30. Which of these is the writer doing in the fourth paragraph?
contrasting the development of zoos with that of museums.
criticising the commercial exploitation of creatures.
describing a change in the portrayal of animals in paintings.
explaining the origins of the use of creatures for public entertainment.
31. The writer mentions the porcelain created in 1793 as an example of:
improvements in the artistic portrayal of creatures.
the influence of Buffon’s Histoire Naturelle.
one of the disadvantages of de Buffon’s Histoire Naturelle.
the popularity of pictures of creatures with the wealthy.
Questions 32 – 35
Complete each sentence with the correct ending, A-F below.
Write the correct letter, A-F in boxes 6-9 on your answer sheet.
32. Delacroix’s 1824 painting...
33. Greuze’s 1765 painting...
34. Hogarth’s series of prints...
35. Landseer’s pair of paintings High Life and Low Life...
A: makes a moral point about human behaviour.
B: contrasts animal behaviour with human behaviour.
C: shows a human’s feeling for a creature.
D: has an identical purpose to that of another work of art.
E: depicts similarities between creatures and people.
F: portrays the feelings creatures can have towards humans.
Questions 36 – 40
Do the following statements agree with the views of the writer in the Reading Passage?

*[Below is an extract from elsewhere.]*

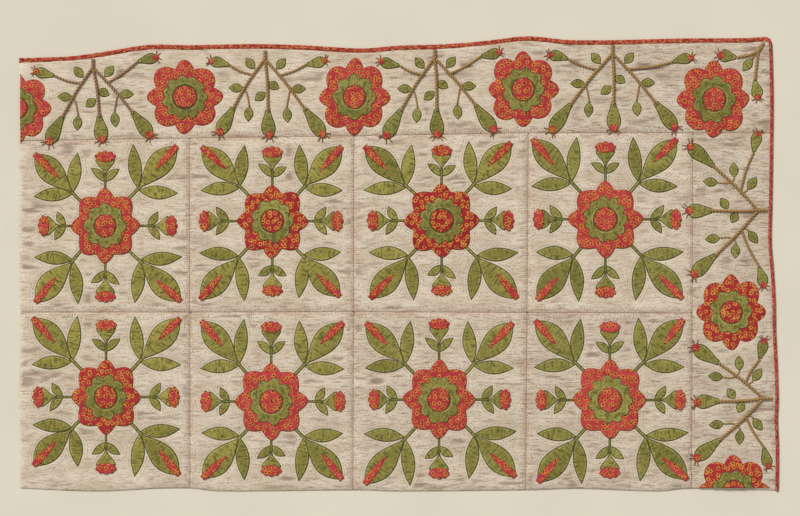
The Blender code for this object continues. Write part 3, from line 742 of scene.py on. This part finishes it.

In boxes 36 - 40 on your answer sheet, write
YES    if the statement agrees with the views of the writer
NO    if the statement contradicts the views of the writer
NOT GIVEN    if it is impossible to say what the writer thinks about this
36. It is understandable that people feel no emotion towards certain animals.
37. Some of Oudry’s paintings are more impressive than others.
38. Some people claim to love animals but treat them badly.
39. Mouchy’s painting shows something that should never happen.
40. Early 19th century art reveals a change in people’s attitudes towards animals.